TO DO
Each line that holds the word "data" should be returned.

--- begin INFORMATION PROVIDED ---

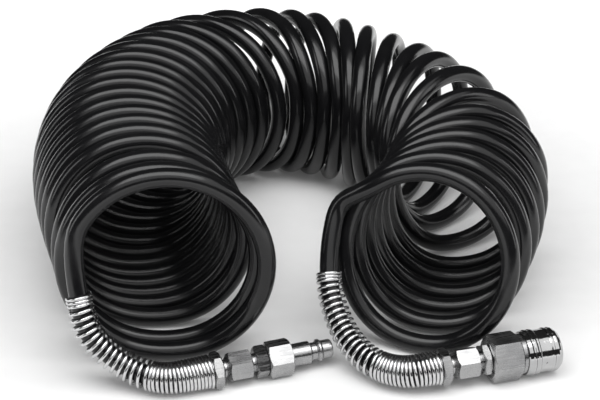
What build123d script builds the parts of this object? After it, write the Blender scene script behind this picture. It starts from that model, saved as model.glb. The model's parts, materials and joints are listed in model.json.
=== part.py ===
"""Recoil air hose: a coiled polyurethane hose bent into a horseshoe, with a spring
guard, a swivel and a quick-connect fitting at each end: a plug on the left tail and
a socket on the right one. Millimetres, +Z up, standing on Z = 0, with the origin
below the middle of the whole object."""

import os
from math import cos, pi, radians, sin, tan

from build123d import *

# ---------------------------------------------------------------- driving dimensions
COIL_RADIUS = 55.0            # outside of the hose's turns
HOSE_RADIUS = 5.0
HOSE_BORE_RADIUS = 3.25
ARC_SHARE = 0.45              # share of a run that the arc at its end may take

GUARD_WIRE = 1.8
GUARD_RADII = (6.9, 7.9, 9.0)  # outside of the spring guard: free end, middle, nut end

PLUG_HEIGHT = 9.1             # fitting axes above the floor
SOCKET_HEIGHT = 12.0
PLUG_HEADING = 19.2           # degrees, from +X towards +Y
SOCKET_HEADING = 15.8

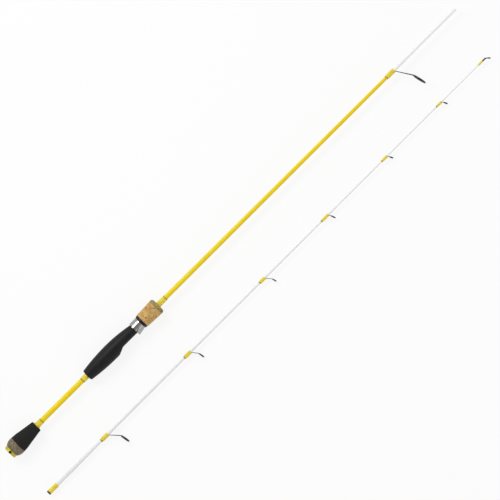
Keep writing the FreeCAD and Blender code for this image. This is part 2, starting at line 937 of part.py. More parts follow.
makeButtCap()
makeRearGrip()
makeButtBlank()
makeReelSeat()
makeSlidingHood()
makeForegrip()
makeButtWraps()
makeGuide("stripper", "stripper", s.buttLength - s.stripperBack, buttRadiusAt)
makeTipBlank()
for number, (key, wrapRear) in enumerate(wrapRears.items(), start=2):
    makeGuide(f"guide_{number}", key, wrapRear, tipRadiusAt, tipPlace)
makeTipTop()
checkModel()
os.makedirs("parts", exist_ok=True)
for body in bodies:
    body.Shape.exportStep(os.path.join("parts", body.Label + ".step"))
print(f"{len(bodies)} parts written")
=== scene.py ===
import json
import math

import bmesh
import bpy
from mathutils import Matrix, Vector
from mathutils import noise as perlin


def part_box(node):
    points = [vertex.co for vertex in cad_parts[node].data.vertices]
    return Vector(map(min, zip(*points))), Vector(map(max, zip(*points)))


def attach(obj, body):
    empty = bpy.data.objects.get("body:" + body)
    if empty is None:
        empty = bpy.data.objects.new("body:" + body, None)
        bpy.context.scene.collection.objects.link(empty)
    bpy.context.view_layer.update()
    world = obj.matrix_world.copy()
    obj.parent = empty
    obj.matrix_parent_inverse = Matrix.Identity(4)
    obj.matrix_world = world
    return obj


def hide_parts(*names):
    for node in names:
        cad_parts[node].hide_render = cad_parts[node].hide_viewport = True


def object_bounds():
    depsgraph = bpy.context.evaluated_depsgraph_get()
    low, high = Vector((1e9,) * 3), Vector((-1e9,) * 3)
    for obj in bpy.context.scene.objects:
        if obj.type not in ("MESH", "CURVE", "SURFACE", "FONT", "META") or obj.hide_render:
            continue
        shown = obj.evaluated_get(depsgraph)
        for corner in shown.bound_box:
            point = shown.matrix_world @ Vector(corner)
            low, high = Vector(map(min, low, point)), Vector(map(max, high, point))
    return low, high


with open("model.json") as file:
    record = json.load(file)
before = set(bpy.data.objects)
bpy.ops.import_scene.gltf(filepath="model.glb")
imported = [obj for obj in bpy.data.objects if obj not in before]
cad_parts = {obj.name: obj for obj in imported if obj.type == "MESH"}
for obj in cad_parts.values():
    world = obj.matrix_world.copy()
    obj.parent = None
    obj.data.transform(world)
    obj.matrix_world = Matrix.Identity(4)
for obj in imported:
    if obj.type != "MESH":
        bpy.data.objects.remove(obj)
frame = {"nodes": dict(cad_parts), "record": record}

cadLow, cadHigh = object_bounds()
nodes = frame["nodes"]
mm = 0.001
print("frame loaded:", len(nodes), "nodes")


def paint(red, green, blue):
    # A colour as a screen shows it, 0 to 255, turned into the shader's linear values.
    def linear(channel):
        share = channel / 255
        return share / 12.92 if share <= 0.04045 else ((share + 0.055) / 1.055) ** 2.4

    return linear(red), linear(green), linear(blue), 1.0


# Node helpers


def addNode(tree, kind, inputs=None, **settings):
    node = tree.nodes.new(kind)
    for name, value in settings.items():
        setattr(node, name, value)
    for name, value in (inputs or {}).items():
        if isinstance(value, bpy.types.NodeSocket):
            tree.links.new(value, node.inputs[name])
        else:
            node.inputs[name].default_value = value
    return node


def newMaterial(name, color, roughness, sockets):
    material = bpy.data.materials.new(name)
    material.use_nodes = True
    shader = material.node_tree.nodes["Principled BSDF"]
    shader.inputs["Base Color"].default_value = color
    shader.inputs["Roughness"].default_value = roughness
    for socket, value in sockets.items():
        shader.inputs[socket].default_value = value
    return material, material.node_tree, shader


def vectorMaths(tree, operation, first, second):
    return addNode(tree, "ShaderNodeVectorMath", {0: first, 1: second}, operation=operation).outputs[0]


def objectPoint(tree, scale=None):
    point = addNode(tree, "ShaderNodeTexCoord").outputs["Object"]
    return vectorMaths(tree, "MULTIPLY", point, scale) if scale else point


def objectX(tree):
    return addNode(tree, "ShaderNodeSeparateXYZ", {0: objectPoint(tree)}).outputs[0]


def noise(tree, point, size, detail=2.0, roughness=0.5):
    inputs = {"Vector": point, "Scale": 1 / size, "Detail": detail, "Roughness": roughness}
    return addNode(tree, "ShaderNodeTexNoise", inputs).outputs["Fac"]


def stripes(tree, point, pitch, distortion=0.0):
    # Bands across the rod, one in each pitch.
    turnPerUnit = 20  # radians, of the wave at scale 1
    inputs = {"Vector": point, "Scale": math.tau / (turnPerUnit * pitch), "Distortion": distortion}
    return addNode(tree, "ShaderNodeTexWave", inputs).outputs["Fac"]


def ramp(tree, value, stops, interpolation="LINEAR"):
    node = addNode(tree, "ShaderNodeValToRGB", {"Fac": value})
    node.color_ramp.interpolation = interpolation
    elements = node.color_ramp.elements
    while len(elements) < len(stops):
        elements.new(1.0)
    for element, (place, color) in zip(elements, stops):
        element.position = place
        element.color = color
    return node.outputs["Color"]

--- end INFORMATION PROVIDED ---

TASK OUTPUT
    points = [vertex.co for vertex in cad_parts[node].data.vertices]
    empty = bpy.data.objects.get("body:" + body)
        empty = bpy.data.objects.new("body:" + body, None)
before = set(bpy.data.objects)
imported = [obj for obj in bpy.data.objects if obj not in before]
    obj.data.transform(world)
        bpy.data.objects.remove(obj)
    material = bpy.data.materials.new(name)